The inaugural editorial of the latter’s organ,
clearly expressed its advocacy of social revolution for “the oppressed class,” while Shin
Chaeho’s 1923 “Declaration of the Korean
Revolution” justified mass violence against
Japanese colonial government (Graham 2005:
373–6, 381–3). Of importance in the Korean
reception of anarchism was support from
Chinese anarchists and the role of Vasilij
Eroshenko, a blind Russian poet and anarchist, who propagated in early 1920s China
cosmopolitanism and anti-Bolshevism (Bak
2005: 26; Hwang 2007). Many Korean anarchists participated in such anarchist projects
as the opening of the National Shanghai
Labor University (1928), the Movement for
Self-Defensive Rural Communities (1927–8)
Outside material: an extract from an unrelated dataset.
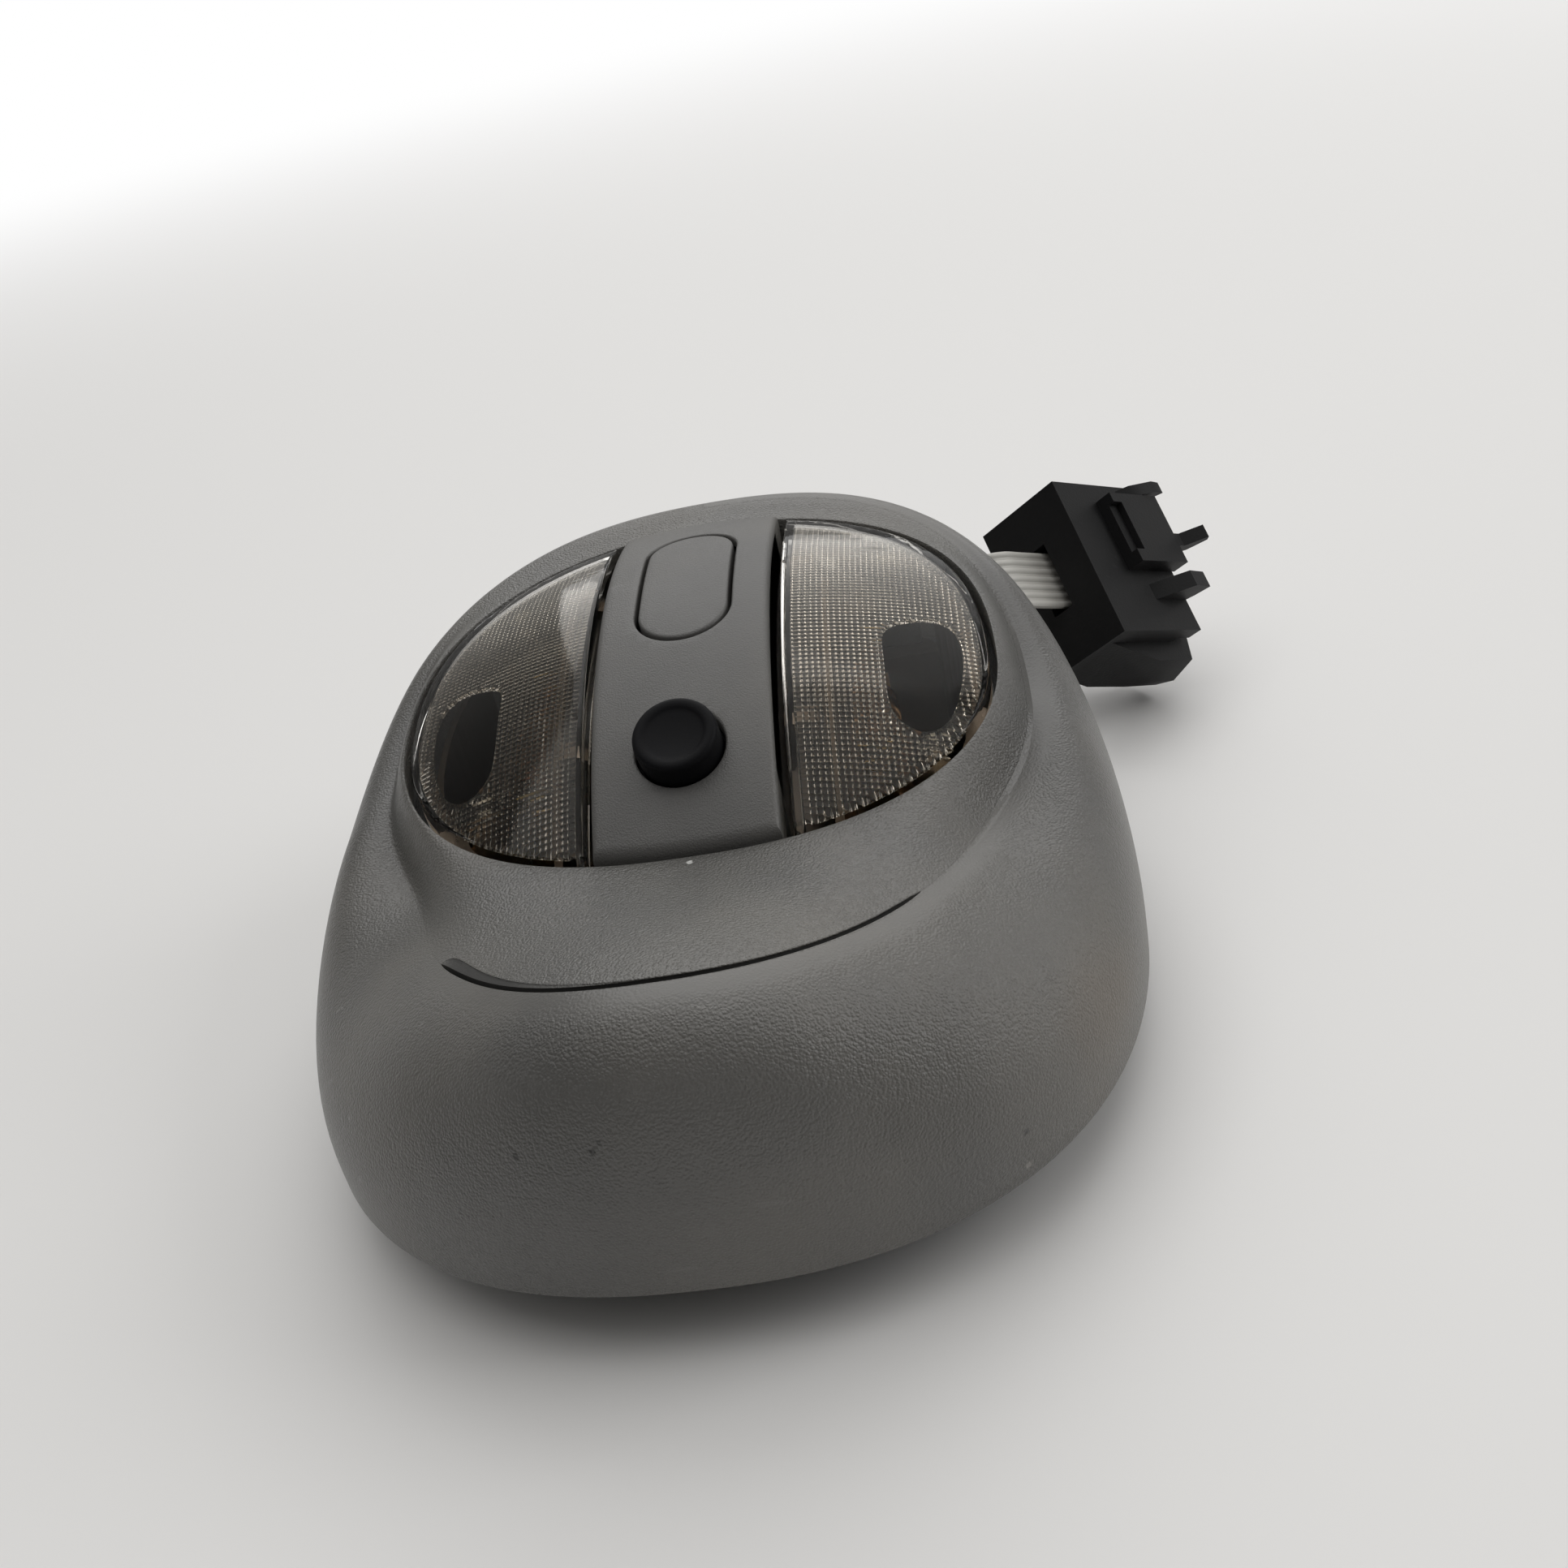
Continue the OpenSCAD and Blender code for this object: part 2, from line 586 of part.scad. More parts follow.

in Quanzhou, and educational experiments
(1929–early 1930s) also in Quanzhou. After
1931 many engaged in armed struggles
against Japan, in collaboration with some
Chinese anarchists. Their goal, however, was
still social revolution rather than political
independence, as exemplified in the platform
and declaration of the Alliance of Korean
Youths in South China (Bak 2005: 161–8).
In Japan the first anarchism-oriented Black
Wave Society appeared in 1921, but a group
of Korean anarchists withdrew from it to
establish the Black Friend Society and published *Fat Korean* (*Hutoi senjin*). Park Yeol
was a leading figure in the organizations and
journal until 1923, when he and his Japanese
comrade Kaneko Fumiko were arrested
for their alleged conspiracy to assassinate
the Japanese emperor. *Fat Korean* and its
successor, *The Contemporary Society* (*Gen shakai*), both published in 1923, made clear
their national and transnational goals under
the shackles of capitalism and colonialism
(Hwang 2007). Park’s arrest was a setback
to the Japan-based Korean anarchist movement which was revived briefly with the
organization in 1926 of the Black Movement
Society, which became a member of the
Japanese Black Youth League. Obviously,
many Japan-based Korean anarchists partook
in the various publications and organizational
activities of their Japanese counterparts,
which was conducive to their survival under
Japanese surveillance. Their activities used to
be supported and even sponsored by Japanese
anarchists such as Ōsugi Sakae, Hatta Shūzō,
and Iwasa SakutarĹŤ.
The Korean anarchist groups in Japan
manifested their criticism of capitalism,
colonialism, and the nationalist movement,
and made poignant attacks on Bolsheviks as
a “new privileged class.” Their movement,
however, began to decline after 1930 due to
tight control of “dangerous thoughts” in Japan
after its invasion of China. One exception
to this was the *Black Newspaper* (*Heuksaek sinmun*), published from 1930 until 1935 with
funding from Korean anarchist unions and
organizations in Japan, which interspersed
a wide range of local, national, and global
news of anarchist activities and propagated
social revolution, cosmopolitan ideas, and
intense interactions among all anarchists and
the masses across boundaries, along with
criticism of nationalism and patriotism in the
independence camps (Hwang 2007).
The ups and downs of the anarchist
movement in Korea were closely tied to the
situation of Korean anarchists in Japan and
China. Any attempts to set up an anarchist
organization in Korea, however, always met
with swift and brutal suppression from the
Japanese colonial government. Attempts to
establish the Black Flag Federation (1924),
the Real Friend Federation (1925), and Choi
Gabryong’s scheme to establish the Korean
Anarcho-Communist Federation (1929)
were all immediately crushed. Nevertheless,
various anarchist groups and organizations
continued to appear until the mid-1930s,
albeit all short-lived. In the 1930s and 1940s
anarchists in Korea were either arrested or
forced underground to survive. Similar to
their counterparts in China and Japan, their
goal was not so much Korea’s independence
as the realization of an anarchism-oriented
society (Mujeongbu jueui undongsa pyeonchan wiweonhoi 1989: 189–274, 394–400).
In the 1930s the Korean anarchist movement began to be at the ebb both at home and
abroad, from which it never recovered. The
notion and idea of social revolution, however,
was sustained at least until 1945, coexisting
with its national goal of independence (Yi
1974: 11). It is in this sense that anarchism in
Korea was accepted not just to be “utilized”
only for independence, but rather with reference to a society free of the “social problems”
prevalent under capitalism. Anarchism still
seems alive in South Korea as an idea for “freedom for the twenty-first century” (Bak 1999).